A quick table shows typical cup plate stats for those looking to spot (or buy) the real deal:
Feature | Common Detail |
---|---|
Diameter | 4–5 inches (10–13 cm) |
Material | Pressed glass, cut glass, porcelain |
Common Motifs | Presidential profiles, floral, patriotic eagles, geometric |
Production Date Range | 1827–1865 (peak years) |
Alternate Names | Tea plate, receiver, wine glass coaster, rest |
If you’re thinking of collecting, a few tips: check for sharp mold seams (a true sign of early glass pressing), a bell-like ring if it’s flint glass, and motifs that align with known patterns from reputable glassworks. It’s almost like a treasure hunt, parsing out the real gems from clever reproductions. Some cup plates will go for just a few dollars, but rare signed examples can fetch hundreds or even more. There was a spike in interest during the 1930s when people loved nostalgia for Americana, and the hobby hasn’t faded since. Avid collectors have even published catalogs—one well-known example is by Ruth Webb Lee, who set standards on charting the wild world of cup plate varieties back in the mid-1900s. You’ll also catch some crossover—people repurpose antique cup plates as modern coasters, tealight holders, or even small jewelry trays, proving their quiet versatility.
And here’s a neat party trick: if you want to start a conversation piece at your next dinner, set out a few cup plates (the fancier, the better) for guests to use under their drink glasses.

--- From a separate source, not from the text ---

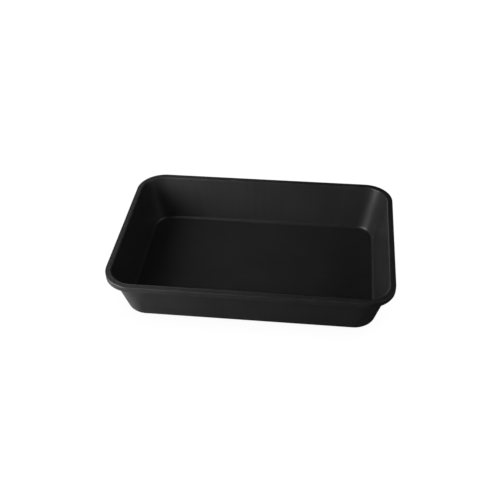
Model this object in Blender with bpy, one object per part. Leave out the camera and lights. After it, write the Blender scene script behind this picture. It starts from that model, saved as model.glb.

Instant intrigue—few people recognize these relics, but everyone loves a bit of quirky tableware history.

Modern Use and Care for Antique Cup Plates
You might wonder—is there any place for cup plates today? Sure, folks rarely slurp tea from a saucer, but cup plates slip right into modern life in all sorts of ways. They’re small, pretty, and oddly handy: try one under a coffee cup if your table’s seen better days, or as a base for mini desserts at a dinner party. People use them for small candles, as soap dishes, or even to hold salt cellars on fancy tables. If you snag an antique cup plate, treat it with care—pressed glass can chip fast, and a quick wash by hand (avoid dishwashers) keeps designs crisp. Porcelain ones might handle a bit more rough treatment, but anything hand-painted or with gilt edges needs kid-glove handling.
Storing cup plates? Stack with soft cloth between each piece. Glass-on-glass contact leads to scratches and chips, which instantly lower their value. Museums display prized examples on little easels so the light can play off those cut-glass or pressed patterns—something you can easily do at home with a cheap stand from the craft store. If you’re feeling extra creative, frame a batch of mismatched cup plates as wall art. It’s a sneaky way to sneak a little antique charm into rooms that might not otherwise vibe with Victorian finery.
And don’t forget the stories that come with them. Each cup plate, whether plain or festooned with an eagle or the face of Henry Clay, passed through hands at an actual 19th-century tea or dinner. That’s a legacy hiding in plain sight, right on your coffee table. Cup plates might be relics, but their mix of elegance, function, and story is downright timeless. Next time you hear the phrase "tea plate" or "wine glass coaster," you’ll know there’s a much richer tradition lurking underneath—one that’s survived wars, changing tastes, and decades hidden in dusty cupboards, only to pop back onto tables right when nobody expects it.